Mechanical power (MP) encompasses both anatomical lesions that reflect a prerequisite for VILI development, such as the small size of the “baby lung” and increased elastance, as well as ventilator settings chosen by the physician to maintain acceptable CO₂ levels (typically below 60 mmHg). To achieve these goals while applying lung-protective strategies with low tidal volumes, the respiratory rate often must be increased. In epidemiological studies of randomized trials, MP was found to be associated with a greater risk of weaning failure [14] and morality [15] (with driving pressure and respiratory rate being the major components of this association) [15]. These data are presented for all ARDS classes without differentiating for severity.
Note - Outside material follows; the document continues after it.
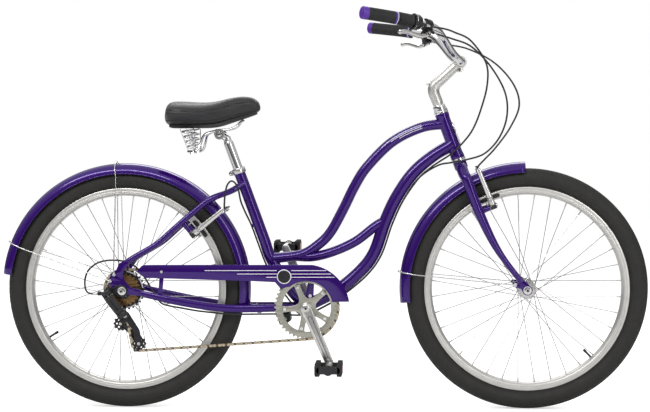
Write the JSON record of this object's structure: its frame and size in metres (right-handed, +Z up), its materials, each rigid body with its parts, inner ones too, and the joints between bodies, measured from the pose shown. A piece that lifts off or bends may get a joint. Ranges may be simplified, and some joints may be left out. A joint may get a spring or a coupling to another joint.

A different approach taking severity into consideration is by normalizing MP to static compliance of the respiratory system, which has been shown to be more closely related to outcomes in ARDS patients [16]. Our data suggest that this increase in the respiratory rate, along with a modest rise in PEEP to address oxygenation impairment, is the primary reason for the similar mechanical power values observed across different oxygenation classes. Indeed, the significant decrease in tidal volume from mild to severe oxygenation impairment is offset by significant increases in both PEEP and respiratory rate.

As mechanical power is a summary variable, an increase in one component can be offset by a decrease in another. It is important to emphasize that, at least in experimental studies, the total mechanical power is what drives VILI, independent of the variations in individual components. In summary, mechanical power, more than oxygenation, is primarily driven by the need for CO₂ clearance.

4.3. Interaction Between Oxygenation Classes and Mechanical Power Levels

When we investigated the effects of mechanical power within each ARDS severity class, we observed a clear trend: mortality increased proportionally with the level of mechanical power applied. Notably, the difference in mortality within each ARDS oxygenation class—from the lowest to the highest mechanical power level—was roughly a 1% increase in mortality for every 1 J/min increment in mechanical power. It is important to stress that this increase is not detected by tidal volume alone but is strongly dependent on respiratory rate, a variable rarely considered when discussing the development and progression of VILI.

5. Study Limitations

This study has several limitations. First, it is retrospective; however, it reflects the anatomical and physiological conditions at baseline before treatment. Second, it spans a wide timeframe, but we did not account for changes in therapeutic approaches over the past two decades. Our findings are representative of the standard approach, focused primarily on protective lung ventilation, where the goal was to maintain PaCO₂ below 60 mmHg.

6. Conclusions and Future Perspectives

Our findings suggest that respiratory therapy in ARDS should be tailored more to respiratory mechanics and CO₂ clearance than to oxygenation levels alone. While the available evidence generally indicates that oxygenation impairment primarily reflects the anatomical and natural course of the disease, VILI is mainly driven by the ventilator settings chosen by physicians.

We propose that a possible approach for patients admitted with ARDS should first involve assessing “baby lung” size (using imaging or gas dilution techniques), followed by the application of standard ventilation settings, such as 6 mL/kg tidal volume, 15 breaths per minute, 10 cmH₂O of PEEP, and prone positioning. If, to achieve the desired PaCO₂ and PaO₂ levels, the mechanical power exceeds a threshold—tentatively 18 J/min—alternative forms of respiratory support, such as artificial organs, should be considered.